The core issue is that a higher priority task is blocked by a lower priority task.

This is quite complicated to explain via text, so I’ll leave this diagram here:

~Source: https://picknik.ai/real-time/priority%20inversion/roscon/2024/01/31/Real-Time_Programming_Priority_Inversion.html~

Coding it up

Our mutex struct is quite simple:

struct proc_mutex {
  struct proc_resource* resource;

  bool locked;
  struct proc_suspension_q suspension_q;
  struct proc* owner;
};

We don’t change anything here.

Lock function

void
proc_mutex_lock(struct proc* proc, struct proc_mutex* mutex,
                struct reschedule_ctx* rctx) {
  if (!mutex->locked || mutex->owner == proc) {
    mutex->locked = true;
    mutex->owner = proc;
    return;
  }

   /* If our priority is better, boost the owner.

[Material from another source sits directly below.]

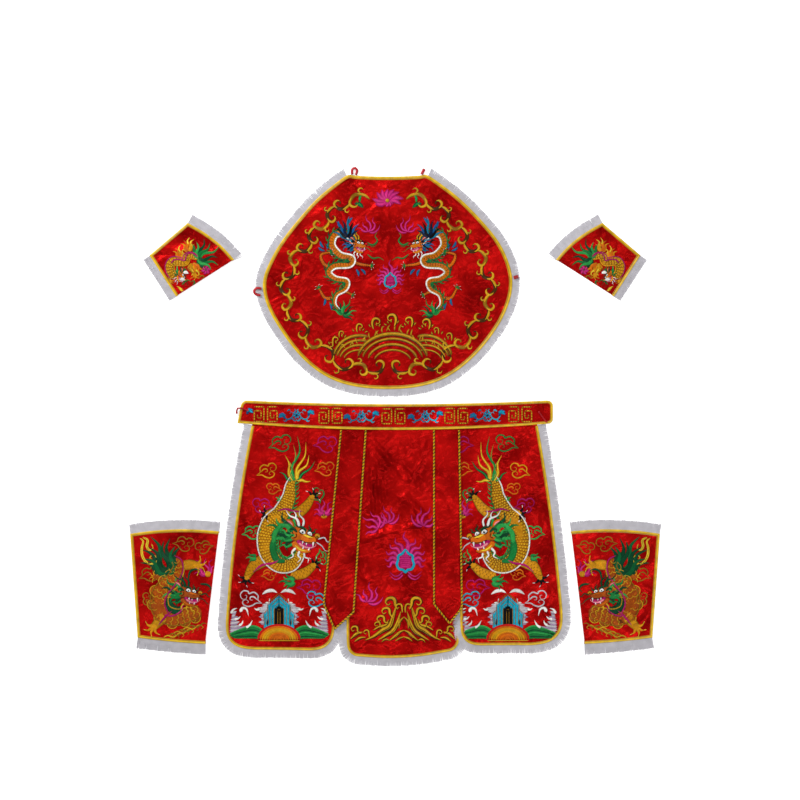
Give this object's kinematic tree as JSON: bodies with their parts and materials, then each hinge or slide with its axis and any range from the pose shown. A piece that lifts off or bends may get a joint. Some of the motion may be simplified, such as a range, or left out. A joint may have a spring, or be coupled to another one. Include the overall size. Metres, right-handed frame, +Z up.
{
  "type": "spirit medium costume set of apron bib, panel skirt, leg guards and cuffs, laid flat",
  "caption": "Embroidered red satin ritual costume laid flat: a round bib, a skirt of fringed panels on a waistband, folded leg guards and folded cuffs.",
  "frame": {"origin": "on the surface it lies on, under the middle of the whole layout", "axes": "+X to the right of the layout, +Y towards the neck of the bib, +Z up from the surface"},
  "size_m": [1.3534, 1.2478, 0.0098],
  "materials": {
    "satin": "red satin, glossy",
    "binding": "golden yellow tape",
    "fringe": "pale grey thread",
    "rope": "twisted gold and black cord",
    "loop": "dark red rouleau"
  },
  "bodies": {
    "root": {"bib_panel": "satin", "waistband": "satin", "skirt_panel_left": "satin", "skirt_panel_centre": "satin", "skirt_panel_right": "satin", "ribbon_left": "satin", "ribbon_right": "satin", "leg_guard_left_panel": "satin", "leg_guard_right_panel": "satin", "cuff_left_panel": "satin", "cuff_right_panel": "satin", "bib_binding": "binding", "waistband_binding": "binding", "skirt_binding_left": "binding", "skirt_binding_centre": "binding", "skirt_binding_right": "binding", "leg_guard_left_binding": "binding", "leg_guard_right_binding": "binding", "cuff_left_binding": "binding", "cuff_right_binding": "binding", "bib_fringe": "fringe", "skirt_fringe_left": "fringe", "skirt_fringe_centre": "fringe", "skirt_fringe_right": "fringe", "leg_guard_left_fringe_low": "fringe", "leg_guard_left_fringe_high": "fringe", "leg_guard_right_fringe_low": "fringe", "leg_guard_right_fringe_high": "fringe", "cuff_left_fringe_low": "fringe", "cuff_left_fringe_high": "fringe", "cuff_right_fringe_low": "fringe", "cuff_right_fringe_high": "fringe", "ribbon_rope_left": "rope", "ribbon_rope_right": "rope", "bib_loop_neck_left": "loop", "bib_loop_neck_right": "loop", "bib_loop_side_left": "loop", "bib_loop_side_right": "loop", "waist_tie_left": "loop", "waist_tie_right": "loop"}
  },
  "joints": []
}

We need to reschedule, so that
    * the owner runs with new priority.
    */

  if (proc->dynamic_priority > mutex->owner->dynamic_priority) {
    mutex->owner->dynamic_priority = proc->dynamic_priority;

    rctx_insert_cpu(rctx, mutex->owner->cpu);
  }

  proc_sq_suspend(proc, &mutex->suspension_q, rctx, NULL, NULL);
}

Unlock function

void
proc_mutex_unlock(struct proc* proc, struct proc_mutex* mutex,
                  struct reschedule_ctx* rctx) {
  if (mutex->owner != proc) {
    return;
  }

    /* If we aged, while holding the mutex, bring the priority back down */
  if (proc->dynamic_priority > proc->priority) {
    proc->dynamic_priority = proc->priority;

    rctx_insert_cpu(rctx, proc->cpu);
  }

  struct list_node_link* node = mutex->suspension_q.proc_list;

  if (node) {
    struct proc_sq_entry* sq_entry =
        list_entry(node, struct proc_sq_entry, sq_link);
    struct proc* resumed_proc = sq_entry->proc;

    mutex->owner = resumed_proc;
    mutex->locked = true;

    proc_sq_resume(resumed_proc, sq_entry, rctx, 0);
    return;
  }

  mutex->locked = false;
  mutex->owner = NULL;
}

Cleanup

void
proc_cleanup_resource_mutex(struct proc_resource* resource,
                            struct reschedule_ctx* rctx) {
  struct proc_mutex* mutex = &resource->u.mutex;

  /* if the owner has aged, bring back it's priority */

  if (mutex->owner != NULL && mutex->locked) {
    if (mutex->owner->dynamic_priority > mutex->owner->priority) {
      mutex->owner->dynamic_priority = mutex->owner->priority;
      rctx_insert_cpu(rctx, mutex->owner->cpu);
    }
  }

  while (mutex->suspension_q.proc_list != NULL) {
    struct list_node_link* node = mutex->suspension_q.proc_list;
    struct proc_sq_entry* sq_entry =
        list_entry(node, struct proc_sq_entry, sq_link);
    struct proc* suspended_proc = sq_entry->proc;

    proc_sq_resume(suspended_proc, sq_entry, rctx, 0);
  }

  mutex->locked = false;
  mutex->owner = NULL;
}